I had no idea of the cultural implications of doing this, but I deemed it necessary to mitigate risk to the infant.

It worried me though, because I remembered reading that an infant has a forty percent chance of contracting HIV through the breastmilk of an HIV positive mother. There was no time to calculate the status of the donor and because it was up to me, I decided that the risk be taken.

‘My other condition is,’ I added to those remaining, ‘that two village elders come with the child, prederably a man and a woman.’

This caused some animated discussion and I insisted, ‘We don’t go until two people are selected.’ 

‘You will have no trouble at the orphanage.’ Loti promised as I dropped him at Usa River.

I was known by the gatekeeper and drove into the orphanage compound, but the woman in charge would not accept the child!

‘The formalities must be followed!’ she insisted. Meaning that I must take the baby into Arusha, some twenty-five kilometers away.

‘The authorities in Arusha, whoever they are, will have closed and the officials gone home by this time,’ I argued, ‘the baby will not survive the night!’

The woman was unmoved. To be fair, I guessed, she may well have been censured by her superior for acting alone in a matter like this.

Nkoaranga Hospital is just down the hill from the orphanage and very fortunately I found my friend and colleague Dr. Nanyaro still on duty! I explained the situation to him as we walked up the hill.

Back at the orphanage my doctor friend instructed the woman in his quiet way that survival must come first and the formalities can come later. So we were allowed into the orphanage where the village elders provided the required information for the baby to be admitted.

With the baby accepted at the orphanage, I now had the two elders from the village to make some arrangements for because at this hour I was not going back to the village nor was there any other way for them to return save walking!

I took them home for a meal, and then into Usa River where they could be accommodated. Of course the pair came with no cash, but I considered they had done their bit, so the accommodation was on me and I left them with sufficient funds to find their way home via the tortuous route through Kikatiti.

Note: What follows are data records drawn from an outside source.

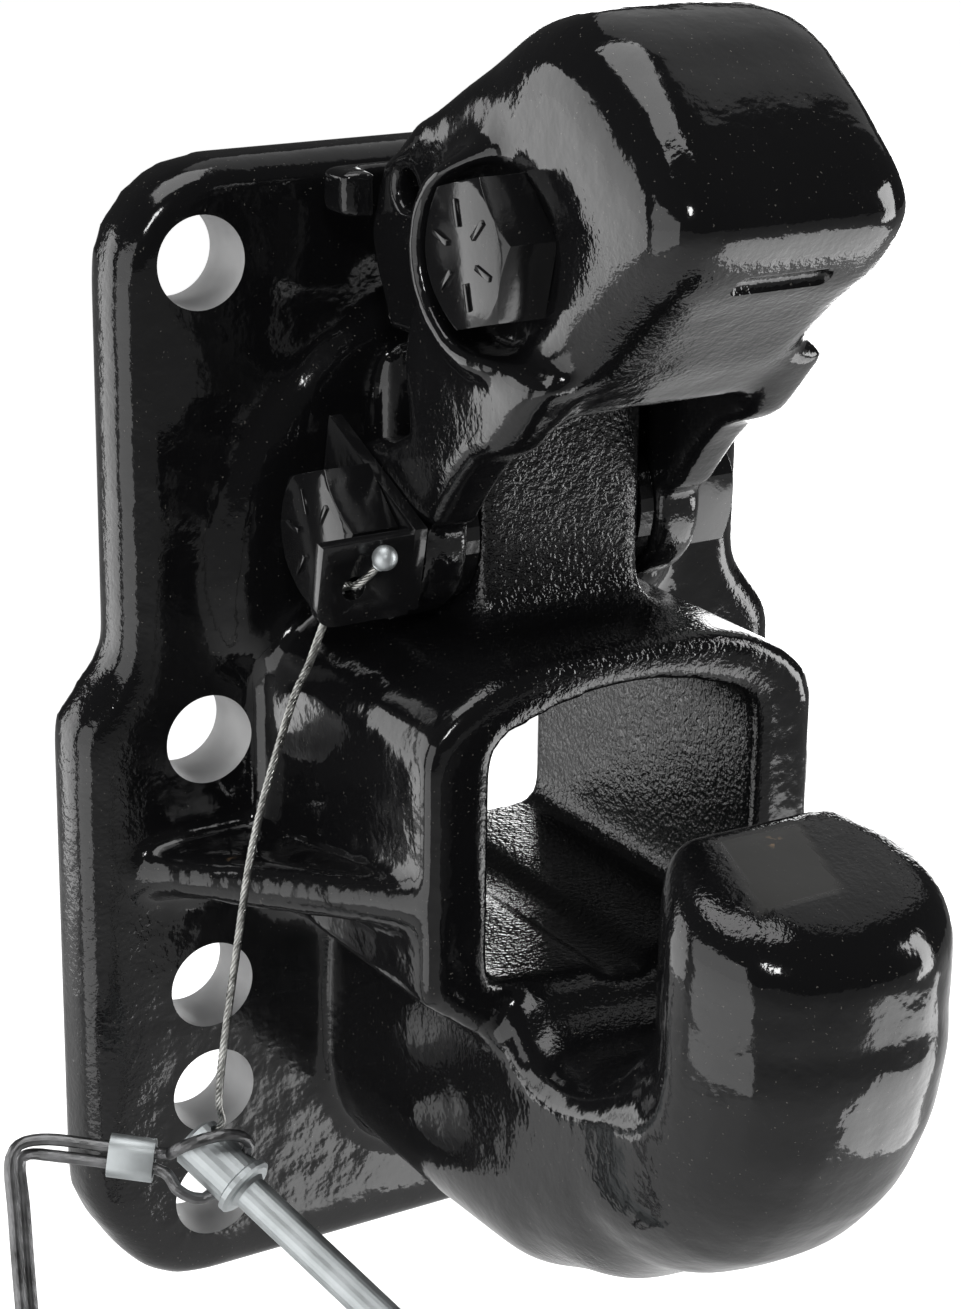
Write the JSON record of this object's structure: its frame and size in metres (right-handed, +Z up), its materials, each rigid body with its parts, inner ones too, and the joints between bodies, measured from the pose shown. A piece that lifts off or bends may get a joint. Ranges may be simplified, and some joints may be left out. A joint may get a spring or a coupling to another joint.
{
  "type": "pintle hook",
  "caption": "Rigid-mount pintle hook: plate with bolt holes, forward horn, hinged latch with sprung lock lever, lanyard and lock pin on a wire bail.",
  "frame": {"origin": "on the mounting plate's back face, midway across, at the middle of the upper four bolt holes", "axes": "+X to the right seen from the front, +Y back into the vehicle, out of the mounting face, +Z up along the plate"},
  "size_m": [0.2235, 0.1785, 0.3278],
  "materials": {
    "hook_body": "gloss black paint on rough casting",
    "thrust_washer_left": "black paint",
    "thrust_washer_right": "black paint",
    "latch_pivot_bolt": "gloss black paint",
    "latch_pivot_nut": "gloss black paint",
    "lanyard_bracket": "gloss black paint",
    "lanyard_ball_stop": "zinc plated",
    "lanyard_cable": "stranded galvanised wire",
    "lanyard_end_stop": "zinc plated",
    "lock_pin": "zinc plated",
    "latch": "gloss black paint on rough casting",
    "lock_bolt": "gloss black paint",
    "lock_bolt_nut": "gloss black paint",
    "lock_lever": "gloss black paint on rough casting",
    "lock_spring": "oiled spring steel",
    "pin_bail": "dull zinc plated wire",
    "bail_ferrule": "zinc plated"
  },
  "bodies": {
    "hook": {"hook_body": "hook_body", "thrust_washer_left": "thrust_washer_left", "thrust_washer_right": "thrust_washer_right", "latch_pivot_bolt": "latch_pivot_bolt", "latch_pivot_nut": "latch_pivot_nut", "lanyard_bracket": "lanyard_bracket", "lanyard_ball_stop": "lanyard_ball_stop", "lanyard_cable": "lanyard_cable", "lanyard_end_stop": "lanyard_end_stop", "lock_pin": "lock_pin"},
    "latch_arm": {"latch": "latch", "lock_bolt": "lock_bolt", "lock_bolt_nut": "lock_bolt_nut"},
    "lever": {"lock_lever": "lock_lever", "lock_spring": "lock_spring"},
    "bail": {"pin_bail": "pin_bail", "bail_ferrule": "bail_ferrule"}
  },
  "joints": [
    {"name": "latch_hinge", "type": "hinge", "parent": "hook", "child": "latch_arm", "pos_m": [0, -0.04445, -0.0016], "axis": [1, 0, 0], "range_deg": [0, 56]},
    {"name": "lock_lever_hinge", "type": "hinge", "parent": "latch_arm", "child": "lever", "pos_m": [0, -0.086, 0.0665], "axis": [1, 0, 0], "range_deg": [0, 20], "stiffness_Nm_per_rad": 0.6, "springref_deg": -45.84},
    {"name": "bail_hinge", "type": "hinge", "parent": "hook", "child": "bail", "pos_m": [-0.0815, -0.06, -0.1376], "axis": [0.6551, -0.1286, 0.7445], "range_deg": [0, 25]}
  ]
}
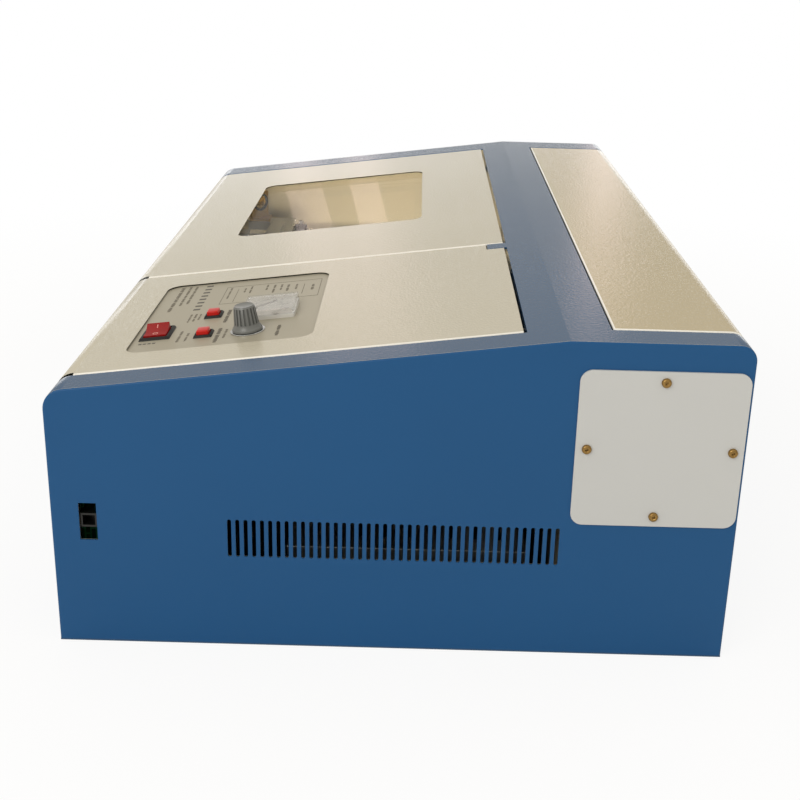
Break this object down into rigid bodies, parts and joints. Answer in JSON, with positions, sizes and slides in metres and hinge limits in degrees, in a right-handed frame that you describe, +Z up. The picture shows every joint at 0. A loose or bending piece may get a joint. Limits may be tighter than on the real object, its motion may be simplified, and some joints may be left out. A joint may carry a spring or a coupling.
{
  "type": "desktop laser cutter",
  "caption": "Flat sheet-steel cabinet with two front lids, a rear tube cover, a control panel and a gantry that moves a laser head over a bed.",
  "frame": {"origin": "middle of the case's base, on the surface it stands on", "axes": "+X is the machine's right side with the vents, -Y is its front, +Z is up"},
  "size_m": [0.8039, 0.53, 0.25],
  "materials": {
    "blue_powder_coat": "orange-peel powder coat",
    "cream_powder_coat": "orange-peel powder coat",
    "white_powder_coat": "fine powder coat",
    "zinc_steel": "zinc plated",
    "bronze_screws": "yellow zinc plated",
    "tube_glass": "clear borosilicate",
    "window_acrylic": "clear acrylic",
    "bare_aluminium": "satin",
    "black_plastic": "moulded",
    "red_plastic": "translucent, gloss",
    "grey_plastic": "moulded",
    "needle_black": "painted black",
    "white_plastic": "moulded",
    "black_rubber": "moulded",
    "green_board": "solder mask"
  },
  "bodies": {
    "case": {"bottom_pan": "blue_powder_coat", "left_side_panel": "blue_powder_coat", "right_side_panel": "blue_powder_coat", "side_cover_plate": "white_powder_coat", "side_plate_screws": "bronze_screws", "front_panel": "blue_powder_coat", "rear_panel": "blue_powder_coat", "top_frame": "blue_powder_coat", "bay_divider": "cream_powder_coat", "tube_bay_wall": "cream_powder_coat", "hinge_arms": "zinc_steel", "laser_tube": "tube_glass", "tube_end_mirrors": "bare_aluminium", "tube_saddles": "white_plastic", "tube_straps": "white_plastic", "mirror_one_mount": "bare_aluminium", "gantry_frame": "bare_aluminium", "rail_blocks": "bare_aluminium", "y_rails": "zinc_steel", "y_motor": "black_plastic", "y_belts": "black_rubber", "bed_plate": "bare_aluminium", "bed_posts": "bare_aluminium", "exhaust_duct": "zinc_steel", "fan_frame": "black_plastic", "exhaust_collar": "zinc_steel", "power_supply": "zinc_steel", "board_bracket": "zinc_steel", "controller_board": "green_board", "mains_inlet": "black_plastic", "hose_grommets": "black_rubber"},
    "left_lid": {"left_lid": "cream_powder_coat", "window_pane": "window_acrylic"},
    "right_lid": {"right_lid": "cream_powder_coat", "control_fascia": "bare_aluminium", "rocker_housing": "black_plastic", "switch_housings": "black_plastic", "dial_ring": "bare_aluminium", "potentiometer": "black_plastic", "meter_body": "black_plastic", "meter_cover": "window_acrylic"},
    "rear_cover": {"rear_cover": "cream_powder_coat"},
    "power_rocker": {"rocker": "red_plastic"},
    "laser_button": {"laser_button": "red_plastic"},
    "test_button": {"test_button": "red_plastic"},
    "current_knob": {"knob": "grey_plastic"},
    "meter_needle": {"meter_needle": "needle_black"},
    "gantry": {"cross_beam": "bare_aluminium", "mirror_two_mount": "bare_aluminium", "x_motor": "black_plastic", "x_belt": "black_rubber"},
    "carriage": {"carriage": "bare_aluminium", "laser_head": "bare_aluminium", "head_mirror_mount": "bare_aluminium"},
    "x_pulley": {"x_pulley": "bare_aluminium"},
    "x_idler": {"x_idler": "bare_aluminium"},
    "y_drive_shaft": {"y_drive_shaft": "zinc_steel"},
    "y_idlers": {"y_idlers": "zinc_steel"},
    "clamp_jaw": {"clamp_jaw": "zinc_steel"},
    "fan_impeller": {"fan_impeller": "black_plastic"}
  },
  "joints": [
    {"name": "left_lid_hinge", "type": "hinge", "parent": "case", "child": "left_lid", "pos_m": [0, 0.0825, 0.24113], "axis": [-1, 0, 0], "range_deg": [0, 85]},
    {"name": "right_lid_hinge", "type": "hinge", "parent": "case", "child": "right_lid", "pos_m": [0.2, 0.0825, 0.24113], "axis": [-1, 0, 0], "range_deg": [0, 85]},
    {"name": "rear_cover_hinge", "type": "hinge", "parent": "case", "child": "rear_cover", "pos_m": [0, 0.1605, 0.246], "axis": [1, 0, 0], "range_deg": [0, 85]},
    {"name": "power_rocker_pivot", "type": "hinge", "parent": "right_lid", "child": "power_rocker", "pos_m": [0.289, -0.19068, 0.20717], "axis": [0, -0.9917, -0.1287], "range_deg": [0, 26]},
    {"name": "laser_button_press", "type": "slide", "parent": "right_lid", "child": "laser_button", "axis": [0, 0.1287, -0.9917], "range_m": [0, 0.0025], "stiffness_N_per_m": 400},
    {"name": "test_button_press", "type": "slide", "parent": "right_lid", "child": "test_button", "axis": [0, 0.1287, -0.9917], "range_m": [0, 0.0025], "stiffness_N_per_m": 400},
    {"name": "current_knob_turn", "type": "hinge", "parent": "right_lid", "child": "current_knob", "pos_m": [0.302, -0.11781, 0.21764], "axis": [0, 0.1287, -0.9917], "range_deg": [0, 280]},
    {"name": "meter_needle_swing", "type": "hinge", "parent": "right_lid", "child": "meter_needle", "pos_m": [0.2565, -0.1173, 0.2177], "axis": [0, 0.1287, -0.9917], "range_deg": [0, 90], "stiffness_Nm_per_rad": 0.0004},
    {"name": "gantry_slide", "type": "slide", "parent": "case", "child": "gantry", "axis": [0, 1, 0], "range_m": [0, 0.22]},
    {"name": "carriage_slide", "type": "slide", "parent": "gantry", "child": "carriage", "axis": [-1, 0, 0], "range_m": [0, 0.3]},
    {"name": "x_pulley_spin", "type": "hinge", "parent": "gantry", "child": "x_pulley", "pos_m": [0.056, -0.137, 0.15], "axis": [0, 0, 1], "range_deg": [-2500, 0]},
    {"name": "x_idler_spin", "type": "hinge", "parent": "gantry", "child": "x_idler", "pos_m": [-0.307, -0.137, 0.15], "axis": [0, 0, 1], "range_deg": [-2500, 0]},
    {"name": "y_drive_spin", "type": "hinge", "parent": "case", "child": "y_drive_shaft", "pos_m": [0, 0.068, 0.086], "axis": [1, 0, 0], "range_deg": [-1420, 0]},
    {"name": "y_idler_spin", "type": "hinge", "parent": "case", "child": "y_idlers", "pos_m": [0, -0.19, 0.086], "axis": [1, 0, 0], "range_deg": [-1420, 0]},
    {"name": "clamp_jaw_slide", "type": "slide", "parent": "case", "child": "clamp_jaw", "axis": [0, -1, 0], "range_m": [0, 0.06]},
    {"name": "fan_spin", "type": "hinge", "parent": "case", "child": "fan_impeller", "pos_m": [-0.1, 0.235, 0.076], "axis": [0, 1, 0], "continuous": true}
  ],
  "couplings": [
    {"joint": "x_pulley_spin", "follows": "carriage_slide", "rad_per_m": -144.93},
    {"joint": "x_idler_spin", "follows": "carriage_slide", "rad_per_m": -144.93},
    {"joint": "y_drive_spin", "follows": "gantry_slide", "rad_per_m": -112.36},
    {"joint": "y_idler_spin", "follows": "gantry_slide", "rad_per_m": -112.36}
  ]
}
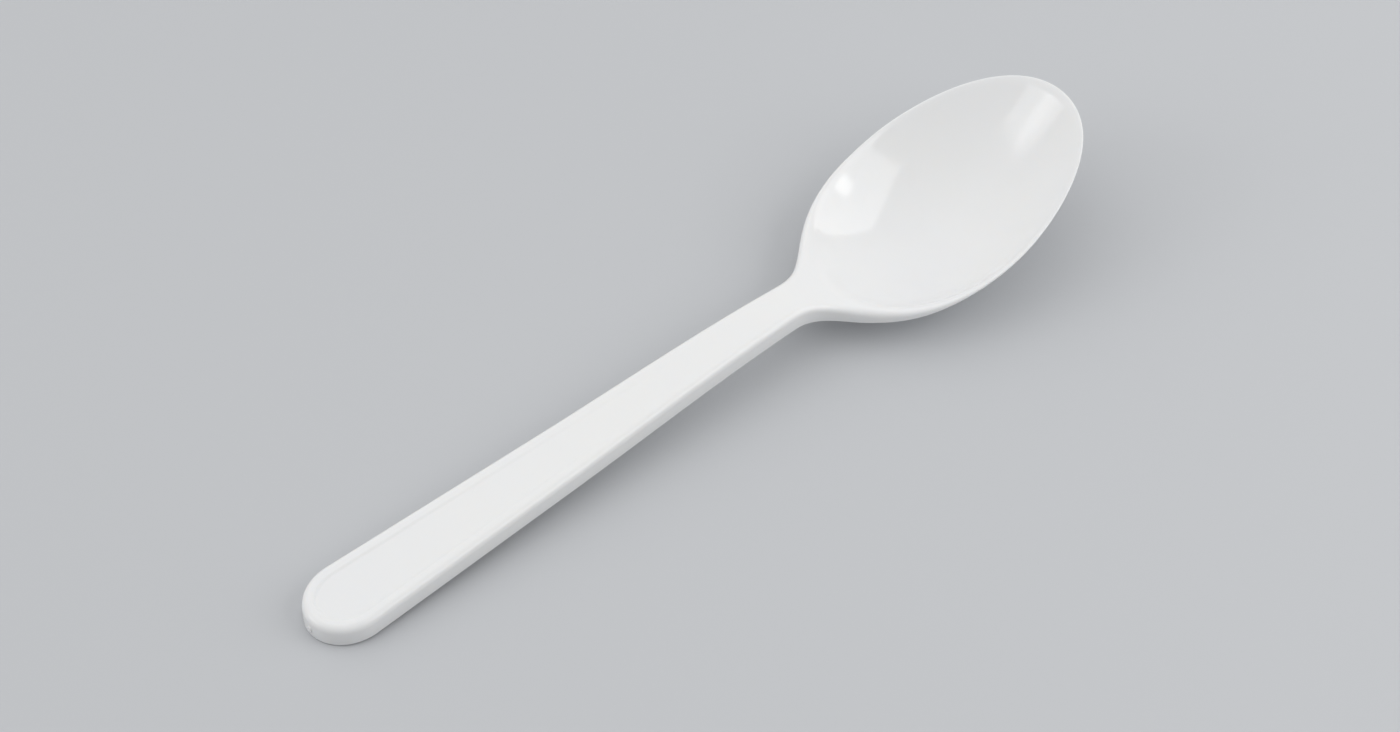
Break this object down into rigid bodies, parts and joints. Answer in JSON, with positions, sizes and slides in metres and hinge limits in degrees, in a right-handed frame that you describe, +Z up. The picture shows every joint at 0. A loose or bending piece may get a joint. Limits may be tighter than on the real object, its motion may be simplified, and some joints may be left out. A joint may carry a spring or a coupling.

The child survived, thrived and was later returned to the village in the care of an extended family member.

I ask no questions, I am happy the child survived and was educated in the school that I had a hand in getting built. Perhaps, just perhaps that child sat in the shade of the trees we planted there.

Footnote: There was nothing sinister about the removal of the newborn. Transport is difficult for this remote village. The village leaders were taking advantage of our expected visit. Their concern was squarely for the welfare of the child.